By saving that Fitzhugh was the “Wolf Of Wall Street” who had the “Midas touch”, Amanda is Saying that Fitzhugh made a lot of money.

Amanda says, “I could have been Mrs. Duncan J. Fitzhugh…But-I picked your father!” Laura stands up and says that she will “clear the table” (take the dishes from the table so they can be washed).

Amanda says she will clear the table. She tells Laura to go to the other room to study her typewriter chart or to practice shorthand. (Shorthand is a very fast way to write by using simple lines to represent letters and words.)

Amanda says Laura needs to stay “fresh and pretty” for gentleman callers. Amanda asks how many callers will be coming. Tom groans and Laura says she doesn’t think any gentlemen will come. Amanda says, “What? No one – not one? You must be joking!”

Notes: Directions in the text of the play say that Laura goes through the curtains where a light shines on her face and soft music is played. Audience members may notice that Laura wears a brace on one leg.

The author’s notes say that a childhood illness has made one leg shorter than the other and that Laura’s disability separates her from others.

The author writes that Laura is like a piece of her own glass collection because she can be easily broken and should not be moved “from the shelf”

Amanda says it cannot be true that no gentleman caller will come to visit. She says there should be so many gentlemen coming that it would be like a flood or a tornado of callers coming.

Laura tells her mother that there is no flood or tornado (of men) coming. She says she is not popular like her mother was as a young woman in Blue Mountain.
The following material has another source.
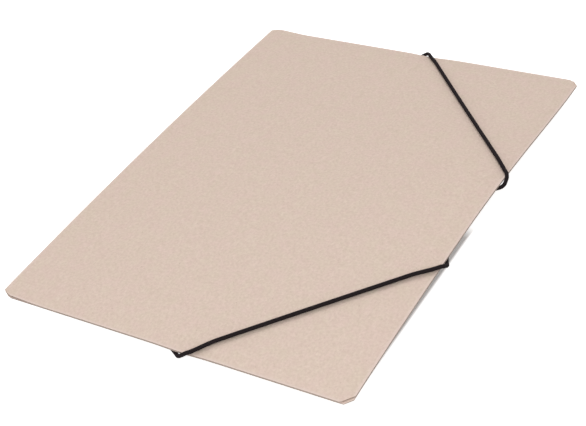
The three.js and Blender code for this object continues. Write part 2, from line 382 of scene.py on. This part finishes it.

Note: By using metaphors (using the comparisons of a lot of men to a flood of men or a tornado of men, the author of the play makes strong images.

These images help people see that Amanda does not have a realistic view of life.

Also, since humans cannot control floods and tornados, people who read or watch the play see that people have little control over their own lives.

Tom groans and Laura says, “Mother’s afraid I’m going to be an old maid [an old unmarried woman]”

Notes: Williams, the author, writes that as the scene ends, the lights are turned down and music plays. Williams writes that the music is “a single recurring tune.”

He says it is like distant “circus music” that shows both excitement and sadness.

He says it is like glass: beautiful but easily broken. Williams also writes that the music connects the narrator to the people and events in the story.

The music also shows that the play is emotional.